In reward crowdfunding, dominated by the company Kickstarter, the people behind the projects being funded provide tangible rewards tied to giving levels, much like the gifts offered during a public television or radio fundraising drive: a DVD for $10, an invitation to the film premier for $100.
Equity crowdfunding — also known as securities crowdfunding, in which financial supporters buy a stake in the enterprise — is a much more serious business. The bipartisan Jumpstart Our Business Startups Act — JOBS Act — approved by Congress a year ago was designed to help small business gain access to capital.
One of the bill’s provisions would open up equity crowdfunding to a much larger pool of investors, letting small enterprises sell stake in their companies online directly to the public. “For the first time ordinary Americans will be able to go online and invest in entrepreneurs that they believe in,” President Barack Obama said.
The federal Securities & Exchange Commission, however, has failed to write the regulations that would let “non-accredited” investors — those who don’t have a high net worth — buy equity stakes. Until that happens, those non-accredited investors remain shut out of equity crowdfunding.
All four kinds of crowdfunding are alive and well in Arkansas. But the reward crowdfunding (those projects that appear on Kickstarter and Indiegogo) and lending-based crowdfunding (Kiva) are so far the most visible to the casual investor and the most available to the smallest of small businesses. It’s the kind of crowdfunding sought to open a beer tasting room in Little Rock or launch a candy-of-the-month enterprise.
Risks and Rewards
Crowdfunding — at least, equity crowdfunding, the kind that hasn’t yet been opened to the public — has the potential to go profoundly wrong.
“The danger of equity crowdfunding is that you’ll lose your investment,” says Heath Abshure, Arkansas securities commissioner.
“The motivation for the investor — or the funders, I guess we should call them — is much different. With reward or prepayment crowdfunding, you’ll receive, say, a non-financial reward and you’re doing it more for the charitable aspect of helping someone along.”
“With equity crowdfunding, if the only way you can get people to give money to your plan is to promise them a return, and it is the chance of benefiting, the chance of receiving a return or a yield that’s driving that funding, that’s different,” Abshure says. “That makes it an investment.”
And the failure rate of small startups is high.

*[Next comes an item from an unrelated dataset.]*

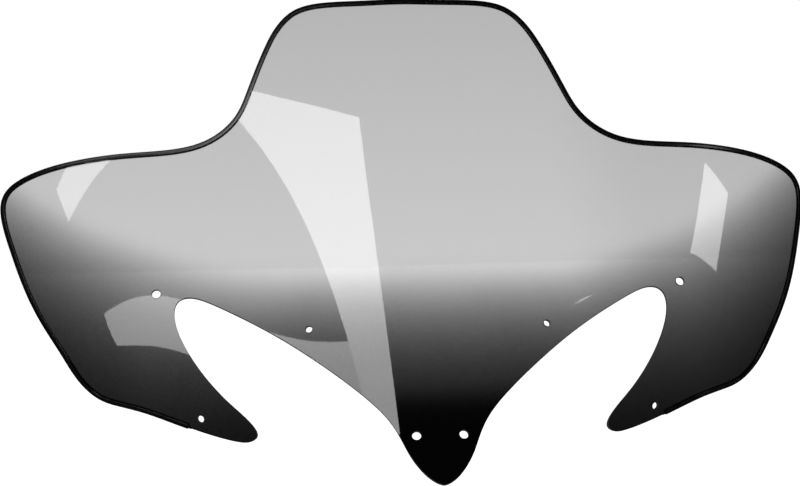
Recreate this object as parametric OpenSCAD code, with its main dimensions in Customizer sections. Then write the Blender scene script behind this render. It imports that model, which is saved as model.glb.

Abshure says he supports reward crowdfunding. “I’m a big fan of the reward or just the donation-based, but when you change it to equity and when you really structure it as an investment vehicle, it changes the entire thing.”
That kind of crowdfunding, depending on how the SEC ultimately writes the rules, has its own potential for change, says Ruhe of the Kauffman Foundation.
Ruhe points to a recent Kickstarter crowdfunding effort: Zach Braff, an actor best known for his role on TV’s “Scrubs,” is seeking $2 million for a new movie, “Wish I Was Here.” On his project page, Braff says a traditional film financing deal “would have involved making a lot of sacrifices I think would have ultimately hurt the film.”
But maybe, he says, “there is a new way to finance smaller, personal films that didn’t involve signing away all your artistic control.”
So far, 33,171 backers have pledged $2,329,391 with 22 days to go.
Ruhe thinks Braff’s pitch — framing it in terms of artistic freedom — is clever. Call it the “stick-it-to-the-man” campaign, if you will.
“I want to be clear: It’s not like I’m condoning a stick-it-to-the-man strategy for companies. This is, after all, the foundation of entrepreneurship. We are blatantly and happily capitalists,” Ruhe says. “I just thought it was fascinating.
“It’s like an evolution of the medium. I think that the traditional funding ecosystem is going to have to figure it out. They’re democratizing access to startups. They’re democratizing the ability to invest in ideas. It’s no longer the sole purview of those few who control the money.”